As shown in Table 5, the improved YOLOv7-DWS has achieved commendable performance in detection across various densities. For low density, P_Tea improved from 76.9% to 81.4%, an increase of 4.5%; R_Tea rose from 79.6% to 86.5%, a gain of 6.9%; mAP@0.5 increased from 81.2% to 86.7%, a rise of 5.5%; and mAP@0.5:0.95 inched up from 72.7% to 73.0%, a marginal improvement of 0.3%. In medium density, R_Tea went up from 79.7% to 83.1%, an increase of 3.4%; mAP@0.5 escalated from 85.1% to 91.6%, a rise of 6.5%; and mAP@0.5:0.95 increased from 72.4% to 76.6%, a gain of 4.2%. For high density, P_Tea rocketed from 74.4% to 90.4%, a significant surge of 16.0%; mAP@0.5 improved from 79.1% to 86.0%, a boost of 6.9%; and mAP@0.5:0.95 jumped from 64.9% to 73.1%, an improvement of 8.2%.

These significant improvements underscore that, through optimization and refinement, YOLOv7-DWS is adept at effectively enhancing the precision of tea leaf detection across various environmental densities. This augmented performance is vital for practical applications, as the growing conditions of tea leaves can substantially vary at different times and locations.

3.6 Model visualization analysis

Deep neural networks, while adept at handling object detection tasks, often fall short in offering insights into which areas of the input they are focusing on. To address this limitation, this study employs heat map to contrast the visualization efficacy of the enhanced network. Heat map serve as a powerful tool to illustrate the areas of attention within the network, revealing the regions that the model deems significant for making its predictions (Yu et al., 2022). This not only adds a layer of transparency to the workings of deep neural networks but also aids in understanding and optimizing their performance. In this study, by integrating heat map, we can observe and compare how the original and the improved network focus on different areas of the tea leaf images. This comparison enables us to discern the advantages of the enhancements we integrated into the network and their impact on the attention mechanism. Figure 7 shows the heat map changes of tea with the addition of different attention modules.

Figure 7

Figure 7. Visual validation of different attention mechanisms.

As depicted in Figure 7, as the training time progresses, the areas of focus in the heat map become increasingly concentrated. This concentration signifies that the model is gradually honing in on the relevant features and is likely developing a more refined understanding of the patterns within the data. As the model continues to evolve, this could potentially lead to better performance and improved prediction accuracy, particularly in complex tasks where discerning subtle features is crucial. The heat map serves as a valuable tool in visually tracking and comprehending the model’s learning trajectory.

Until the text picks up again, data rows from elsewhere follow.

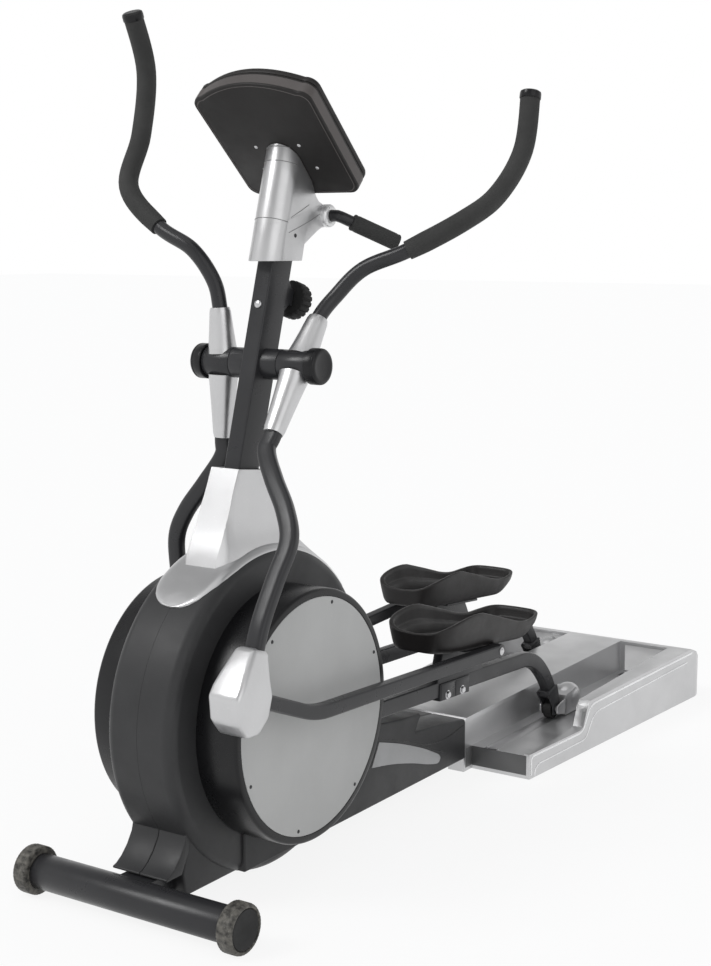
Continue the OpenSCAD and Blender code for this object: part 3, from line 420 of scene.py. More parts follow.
looks = {
    "dark_steel": {"colour": (0.026, 0.026, 0.028), "rough": (0.27, 0.36), "grain": 700, "bump": 0.05,
                   "plain": {"Specular IOR Level": 0.35}},
    "black_plastic": {"colour": (0.036, 0.036, 0.037), "rough": (0.4, 0.52), "grain": 1300, "bump": 0.14,
                      "spread": 0.1, "plain": {"Specular IOR Level": 0.3}},
    "gloss_black": {"colour": (0.008, 0.008, 0.009), "rough": (0.26, 0.36), "grain": 900, "bump": 0.04,
                    "plain": {"Specular IOR Level": 0.3}},
    "silver_plastic": {"colour": (0.6, 0.6, 0.605), "rough": (0.3, 0.4), "grain": 2600, "bump": 0.05,
                       "spread": 0.03, "plain": {"Metallic": 0.85}},
    "disc_grey": {"colour": (0.5, 0.5, 0.49), "rough": (0.48, 0.58), "grain": 1600, "bump": 0.06,
                  "spread": 0.03},
    "foam": {"colour": (0.034, 0.034, 0.033), "rough": (0.72, 0.86), "grain": 1500, "bump": 0.5,
             "depth": 0.0006},
    "rubber_black": {"colour": (0.016, 0.016, 0.016), "rough": (0.55, 0.7), "grain": 800, "bump": 0.3,
                     "plain": {"Specular IOR Level": 0.3}},
    "cap_grey": {"colour": (0.085, 0.08, 0.07), "rough": (0.5, 0.75), "grain": 420, "bump": 0.6, "mottle": 95,
                 "spread": 0.8, "dust": (0.3, 0.29, 0.27), "specks": 0.5},
    "console_brown": {"colour": (0.011, 0.0095, 0.009), "rough": (0.42, 0.54), "grain": 1500, "bump": 0.2,
                      "plain": {"Specular IOR Level": 0.35}},
    "bright_steel": {"colour": (0.6, 0.6, 0.61), "rough": (0.22, 0.34), "grain": 600, "bump": 0.05,
                     "plain": {"Metallic": 1.0}},
    "bare_aluminium": {"colour": (0.62, 0.62, 0.63), "rough": (0.34, 0.46), "grain": 900, "bump": 0.08,
                       "plain": {"Metallic": 1.0}},
    "bronze_bush": {"colour": (0.42, 0.3, 0.16), "rough": (0.4, 0.5), "grain": 1200, "bump": 0.1,
                    "plain": {"Metallic": 1.0}},
    "iron": {"colour": (0.22, 0.22, 0.23), "rough": (0.42, 0.58), "grain": 500, "bump": 0.25,
             "plain": {"Metallic": 0.9}},
    "pedal_plastic": {"colour": (0.014, 0.0125, 0.0125), "rough": (0.4, 0.52), "grain": 1200, "bump": 0.25,
                      "plain": {"Specular IOR Level": 0.35}},
    # pale silver for the bar collars, and painted highlight for the lines along the deck's sides
    "pale_silver_and_painted_highlight": {"colour": (0.92, 0.92, 0.92), "rough": (0.25, 0.35), "grain": 900, "bump": 0.05,
                    "plain": {"Metallic": 0.5}},
    "insert_grey": {"colour": (0.42, 0.42, 0.42), "rough": (0.36, 0.46), "grain": 1600, "bump": 0.05},
    # painted shade: the dark grey of the deck's front-wall plates
    "painted_shade_grey": {"colour": (0.13, 0.13, 0.13), "rough": (0.4, 0.5), "grain": 1600, "bump": 0.06,
                   "spread": 0.03},
    "seam_grey": {"colour": (0.2, 0.2, 0.2), "rough": (0.4, 0.5), "grain": 900, "bump": 0.05},
    # painted reflection: the paler colour of the console's rim
    "console_rim_painted_reflection": {"colour": (0.085, 0.075, 0.072), "rough": (0.4, 0.5), "grain": 1500, "bump": 0.1},
    "dark_screw": {"colour": (0.05, 0.05, 0.052), "rough": (0.3, 0.4), "grain": 600, "bump": 0.05,
                   "plain": {"Metallic": 0.8}},
    "screen_panel": {"colour": (0.1, 0.12, 0.11), "rough": (0.12, 0.2), "grain": 300, "bump": 0.0},
    "screen": {"colour": (0.16, 0.19, 0.175), "rough": (0.06, 0.12), "grain": 300, "bump": 0.0,
               "spread": 0.03, "plain": {"Coat Weight": 0.8, "Coat Roughness": 0.04}},
    "green_button": {"colour": (0.04, 0.3, 0.09), "rough": (0.3, 0.4), "grain": 900, "bump": 0.05},
    "red_button": {"colour": (0.45, 0.035, 0.035), "rough": (0.3, 0.4), "grain": 900, "bump": 0.05},
    "grey_button": {"colour": (0.42, 0.42, 0.43), "rough": (0.32, 0.42), "grain": 900, "bump": 0.05},
}
finishes = {name: makeFinish(name, look) for name, look in looks.items()}
for row in frame["record"]["subparts"]:
    node = frame["nodes"][row["node"]]
    node.data.materials.clear()
    node.data.materials.append(finishes[row["material_slot"]])
print("finishes made:", len(finishes))


def bothSides(shape):
    return joined(shape, moved(shape, Matrix.Diagonal((-1, 1, 1, 1))))


# stage: camera, pale floor, studio sky and three soft lamps
stage = {
    "lens": 61.44, "sensor": 36, "eye": (2.0684, -2.3090, 1.3297), "look": (81.47, 0, 33.77),
    "floorHalf": 40, "floorColour": 0.9, "floorShare": 0.88,  # share of plain white in what the camera sees
    "skyColour": (0.95, 0.97, 1, 1), "skyStrength": 0.5, "glow": (0.08, 0.7, 1.0, 0.35),
    "lamps": (("key", (46, 0, -38), 1.1, 22), ("fill", (60, 0, 62), 0.4, 50), ("top", (8, 0, 0), 0.3, 50)),
}


def mixInto(tree, share, first, second, output):
    mix = tree.nodes.new("ShaderNodeMixShader")
    for socket, source in zip(mix.inputs, (share, first.outputs[0], second.outputs[0])):
        tree.links.new(source, socket)
    tree.links.new(mix.outputs[0], tree.nodes[output].inputs["Surface"])


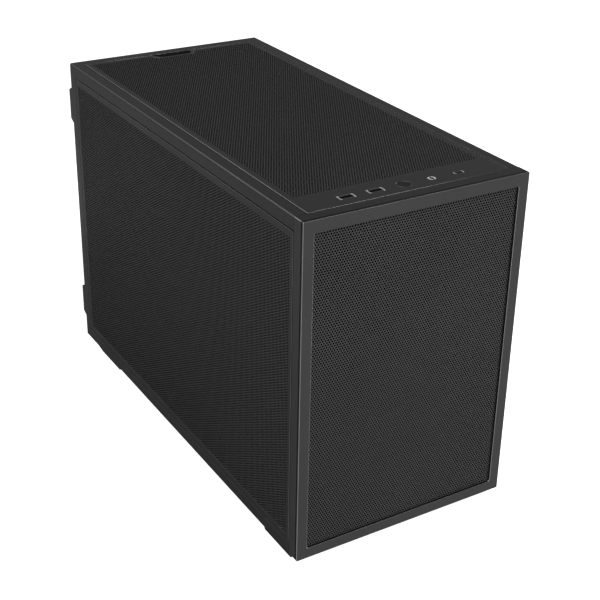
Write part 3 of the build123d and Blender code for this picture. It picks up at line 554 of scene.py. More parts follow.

As shown in Figure 8, the improved YOLOv7-DWS achieves results that are closer to human annotations across different densities. This level of accuracy, akin to human annotations, not only reduces the need for human intervention but also provides a more reliable foundation for automated tools. By minimizing errors and improving accuracy, YOLOv7-DWS brings potential value to the tea industry, including optimizing harvest times, improving the quality of tea, and enhancing decision-making through precise data analysis.

Figure 8

Figure 8. Visual verification of tea detection at different densities.

Moreover, considering the seasonality and environmental changes in tea cultivation, having a detection algorithm capable of adapting to these variations is critically important. YOLOv7-DWS meets this requirement by delivering consistent high performance under various density conditions.

4 Discussion

This article introduces an algorithm called YOLOv7-DWS for tea leaf detection and classification. By refining and optimizing YOLOv7, YOLOv7-DWS manages to achieve results that are remarkably closer to human-annotated outcomes across various densities. This underscores the algorithm’s efficacy in emulating the keen insights of human experts.

Moving forward, the noteworthy achievements of YOLOv7-DWS can serve as a stepping stone for further advancements in agricultural technology. Its ability to closely mimic human expertise opens the doors for automation and precision in tea cultivation and quality control. Moreover, integrating YOLOv7-DWS into smart agricultural systems could revolutionize the way tea plantations operate, ultimately leading to enhanced productivity and sustainability.

Upon identifying the optimal approach for tea leaf detection and classification, the authors intend to use this as a foundation and draw inspiration from the concept of knowledge distillation in deep learning to embark on research focused on making the model lightweight (Laña et al., 2021). This will contribute to further advancing the deployment of the algorithm on edge devices. Specifically, the authors plan to construct a teacher-student framework. The high-accuracy model that has been trained will serve as the teacher model, guiding a lighter, student model through the learning process. The objective is to transfer the knowledge from the more complex, resource-intensive teacher model to the more streamlined student model without a significant loss in performance.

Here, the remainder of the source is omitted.